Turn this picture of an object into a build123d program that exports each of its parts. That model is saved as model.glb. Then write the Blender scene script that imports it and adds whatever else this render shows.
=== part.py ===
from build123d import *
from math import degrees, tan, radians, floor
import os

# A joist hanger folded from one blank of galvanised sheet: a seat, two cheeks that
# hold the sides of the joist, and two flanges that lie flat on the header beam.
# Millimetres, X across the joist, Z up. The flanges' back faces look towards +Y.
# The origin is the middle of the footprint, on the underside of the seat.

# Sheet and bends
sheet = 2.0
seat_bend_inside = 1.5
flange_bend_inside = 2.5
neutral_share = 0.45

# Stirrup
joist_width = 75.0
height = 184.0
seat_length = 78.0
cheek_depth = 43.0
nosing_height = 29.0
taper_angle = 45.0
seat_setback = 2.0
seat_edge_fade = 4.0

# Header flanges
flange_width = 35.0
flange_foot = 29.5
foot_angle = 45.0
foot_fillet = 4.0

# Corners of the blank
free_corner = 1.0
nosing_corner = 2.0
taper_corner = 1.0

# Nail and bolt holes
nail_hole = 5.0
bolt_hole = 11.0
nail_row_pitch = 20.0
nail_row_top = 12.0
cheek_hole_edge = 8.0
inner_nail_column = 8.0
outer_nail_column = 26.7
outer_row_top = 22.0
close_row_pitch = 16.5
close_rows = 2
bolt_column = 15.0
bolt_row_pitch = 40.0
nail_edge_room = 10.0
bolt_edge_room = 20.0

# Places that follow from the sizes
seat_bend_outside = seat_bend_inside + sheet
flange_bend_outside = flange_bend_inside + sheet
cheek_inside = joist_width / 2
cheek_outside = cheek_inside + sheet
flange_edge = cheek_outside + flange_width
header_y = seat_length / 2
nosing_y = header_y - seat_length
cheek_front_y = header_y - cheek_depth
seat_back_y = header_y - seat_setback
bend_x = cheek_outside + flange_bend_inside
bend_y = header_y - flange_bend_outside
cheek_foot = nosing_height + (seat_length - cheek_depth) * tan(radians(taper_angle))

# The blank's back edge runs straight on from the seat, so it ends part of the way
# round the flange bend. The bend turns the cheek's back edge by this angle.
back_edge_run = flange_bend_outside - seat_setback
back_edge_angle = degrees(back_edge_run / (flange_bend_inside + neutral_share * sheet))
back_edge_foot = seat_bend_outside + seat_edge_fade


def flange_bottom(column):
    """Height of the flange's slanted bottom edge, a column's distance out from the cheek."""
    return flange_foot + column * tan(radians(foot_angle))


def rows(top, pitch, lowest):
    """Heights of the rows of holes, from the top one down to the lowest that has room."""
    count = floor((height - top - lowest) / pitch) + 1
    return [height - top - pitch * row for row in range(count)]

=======

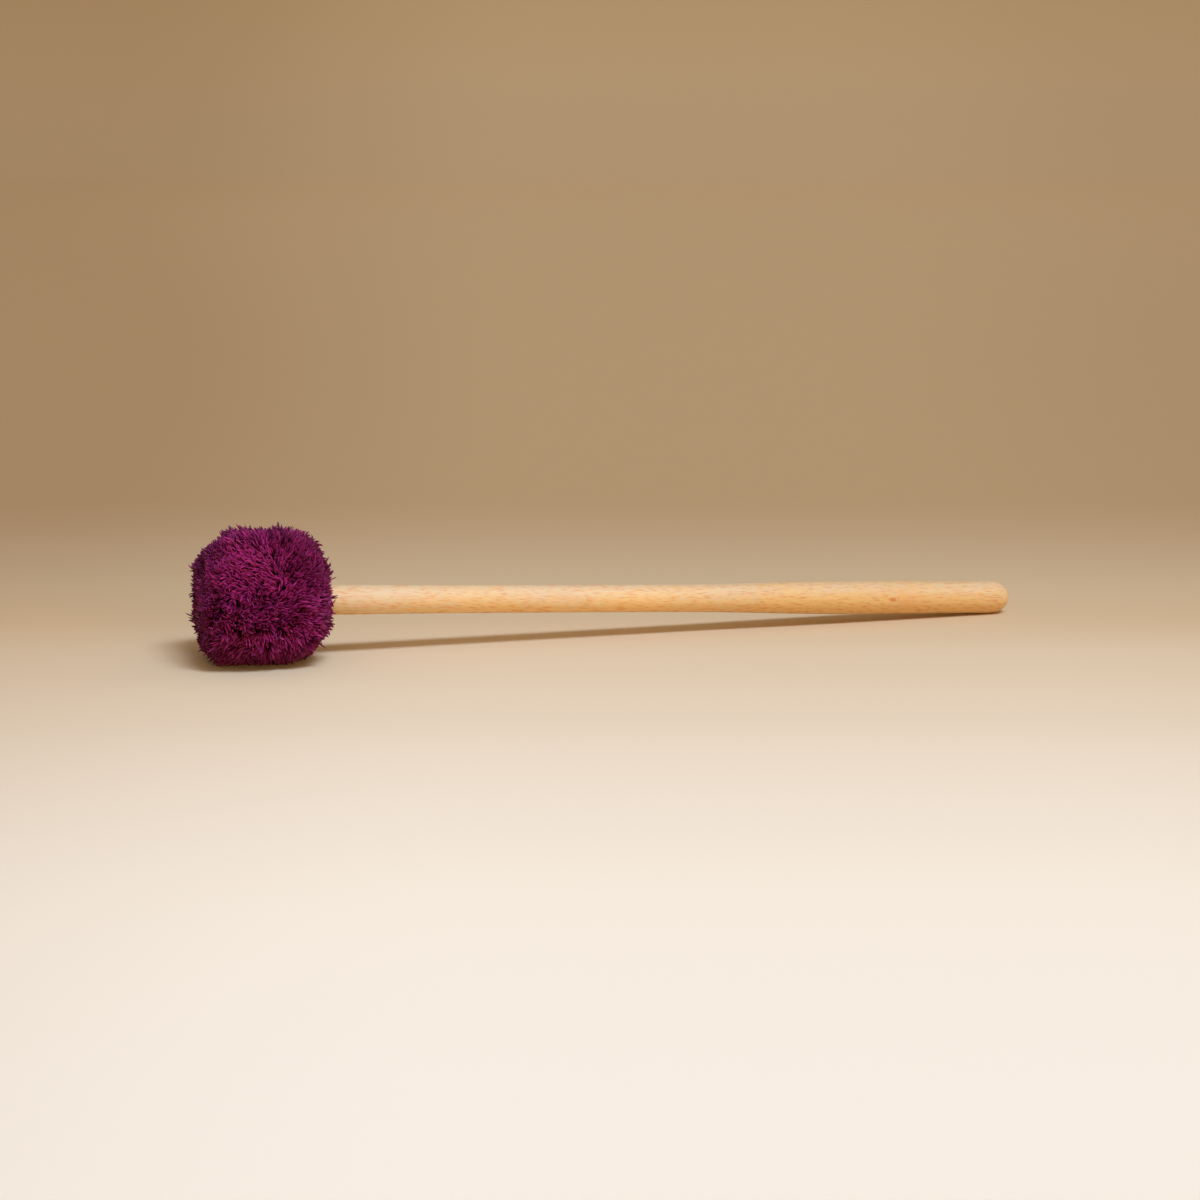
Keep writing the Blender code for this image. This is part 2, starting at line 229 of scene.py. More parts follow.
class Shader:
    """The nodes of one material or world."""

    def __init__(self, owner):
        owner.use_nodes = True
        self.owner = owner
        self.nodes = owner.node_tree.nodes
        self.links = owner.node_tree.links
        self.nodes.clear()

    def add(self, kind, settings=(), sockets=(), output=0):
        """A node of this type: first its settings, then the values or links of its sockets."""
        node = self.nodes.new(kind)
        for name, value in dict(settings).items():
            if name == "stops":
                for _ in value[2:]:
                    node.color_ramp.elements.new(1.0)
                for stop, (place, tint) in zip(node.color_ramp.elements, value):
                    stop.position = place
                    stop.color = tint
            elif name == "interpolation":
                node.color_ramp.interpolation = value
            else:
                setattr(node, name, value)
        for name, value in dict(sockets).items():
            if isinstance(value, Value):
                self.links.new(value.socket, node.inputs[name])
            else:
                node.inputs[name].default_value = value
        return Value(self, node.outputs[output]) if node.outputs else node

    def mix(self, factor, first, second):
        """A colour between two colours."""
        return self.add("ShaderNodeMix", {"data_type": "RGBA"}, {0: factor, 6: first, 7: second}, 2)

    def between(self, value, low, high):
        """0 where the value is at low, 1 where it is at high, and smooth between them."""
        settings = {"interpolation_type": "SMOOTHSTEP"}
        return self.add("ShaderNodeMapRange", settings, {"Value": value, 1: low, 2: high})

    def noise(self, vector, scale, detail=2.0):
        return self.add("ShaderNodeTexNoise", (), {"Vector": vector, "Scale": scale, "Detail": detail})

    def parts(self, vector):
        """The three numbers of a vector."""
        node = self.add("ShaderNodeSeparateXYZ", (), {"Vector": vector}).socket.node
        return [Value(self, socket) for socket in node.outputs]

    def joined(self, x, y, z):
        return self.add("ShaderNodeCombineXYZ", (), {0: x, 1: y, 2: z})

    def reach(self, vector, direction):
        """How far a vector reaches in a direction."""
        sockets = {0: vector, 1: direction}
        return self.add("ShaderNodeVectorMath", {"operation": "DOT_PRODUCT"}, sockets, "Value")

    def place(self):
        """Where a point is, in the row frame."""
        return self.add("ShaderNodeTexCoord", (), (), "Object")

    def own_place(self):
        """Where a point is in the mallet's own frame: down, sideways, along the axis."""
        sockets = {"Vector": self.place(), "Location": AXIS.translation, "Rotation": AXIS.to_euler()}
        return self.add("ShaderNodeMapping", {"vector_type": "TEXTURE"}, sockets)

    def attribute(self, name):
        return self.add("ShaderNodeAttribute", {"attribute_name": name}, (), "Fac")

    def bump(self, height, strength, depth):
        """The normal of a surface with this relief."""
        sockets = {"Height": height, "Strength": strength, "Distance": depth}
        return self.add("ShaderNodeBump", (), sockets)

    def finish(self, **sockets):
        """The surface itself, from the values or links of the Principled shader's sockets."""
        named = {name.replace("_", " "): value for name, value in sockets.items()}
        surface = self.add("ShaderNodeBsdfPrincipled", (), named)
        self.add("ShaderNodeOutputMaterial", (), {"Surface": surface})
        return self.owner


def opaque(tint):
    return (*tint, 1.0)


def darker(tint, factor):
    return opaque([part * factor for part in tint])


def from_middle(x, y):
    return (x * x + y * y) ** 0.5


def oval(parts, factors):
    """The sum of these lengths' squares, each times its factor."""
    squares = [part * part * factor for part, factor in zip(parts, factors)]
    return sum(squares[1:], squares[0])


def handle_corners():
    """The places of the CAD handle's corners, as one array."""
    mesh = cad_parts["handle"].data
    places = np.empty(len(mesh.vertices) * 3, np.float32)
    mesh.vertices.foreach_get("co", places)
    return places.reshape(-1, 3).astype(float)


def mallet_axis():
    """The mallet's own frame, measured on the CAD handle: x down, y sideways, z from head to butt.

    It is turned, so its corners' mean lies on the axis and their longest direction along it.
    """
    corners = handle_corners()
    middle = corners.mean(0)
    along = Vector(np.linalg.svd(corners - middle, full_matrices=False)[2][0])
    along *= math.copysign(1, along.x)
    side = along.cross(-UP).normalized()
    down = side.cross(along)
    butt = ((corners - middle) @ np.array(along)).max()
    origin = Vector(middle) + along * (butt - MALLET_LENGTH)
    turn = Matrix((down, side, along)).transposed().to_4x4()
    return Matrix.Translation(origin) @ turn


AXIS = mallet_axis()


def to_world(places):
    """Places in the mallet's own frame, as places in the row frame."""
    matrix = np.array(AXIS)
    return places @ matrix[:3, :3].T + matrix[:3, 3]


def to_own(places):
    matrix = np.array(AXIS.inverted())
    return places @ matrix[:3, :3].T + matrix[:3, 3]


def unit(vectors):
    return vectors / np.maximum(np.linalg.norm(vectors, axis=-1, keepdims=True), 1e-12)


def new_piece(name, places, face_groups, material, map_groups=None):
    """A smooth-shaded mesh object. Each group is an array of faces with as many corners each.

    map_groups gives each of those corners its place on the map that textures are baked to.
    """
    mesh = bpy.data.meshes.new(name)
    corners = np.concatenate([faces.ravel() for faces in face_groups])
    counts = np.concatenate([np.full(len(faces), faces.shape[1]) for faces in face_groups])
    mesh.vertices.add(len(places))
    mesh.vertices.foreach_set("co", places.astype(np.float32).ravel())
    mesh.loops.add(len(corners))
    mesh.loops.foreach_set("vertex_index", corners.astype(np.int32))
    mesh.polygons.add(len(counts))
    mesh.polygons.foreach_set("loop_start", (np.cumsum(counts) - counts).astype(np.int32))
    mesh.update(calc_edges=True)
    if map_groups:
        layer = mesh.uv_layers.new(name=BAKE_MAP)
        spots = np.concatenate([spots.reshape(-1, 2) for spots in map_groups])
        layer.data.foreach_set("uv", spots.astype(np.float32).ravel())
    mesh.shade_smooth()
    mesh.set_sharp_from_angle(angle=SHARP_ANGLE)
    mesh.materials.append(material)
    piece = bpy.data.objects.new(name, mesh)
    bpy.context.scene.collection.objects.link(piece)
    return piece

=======

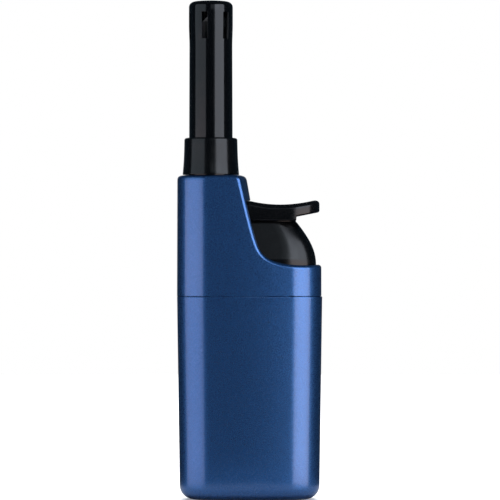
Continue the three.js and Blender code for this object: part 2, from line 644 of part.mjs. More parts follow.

=======

From the records given above, copy all lines containing "that".

Turn this picture of an object into a build123d program that exports each of its parts. That model is saved as model.glb. Then write the Blender scene script that imports it and adds whatever else this render shows.
# A joist hanger folded from one blank of galvanised sheet: a seat, two cheeks that
# hold the sides of the joist, and two flanges that lie flat on the header beam.
# Places that follow from the sizes
    """Heights of the rows of holes, from the top one down to the lowest that has room."""
    map_groups gives each of those corners its place on the map that textures are baked to.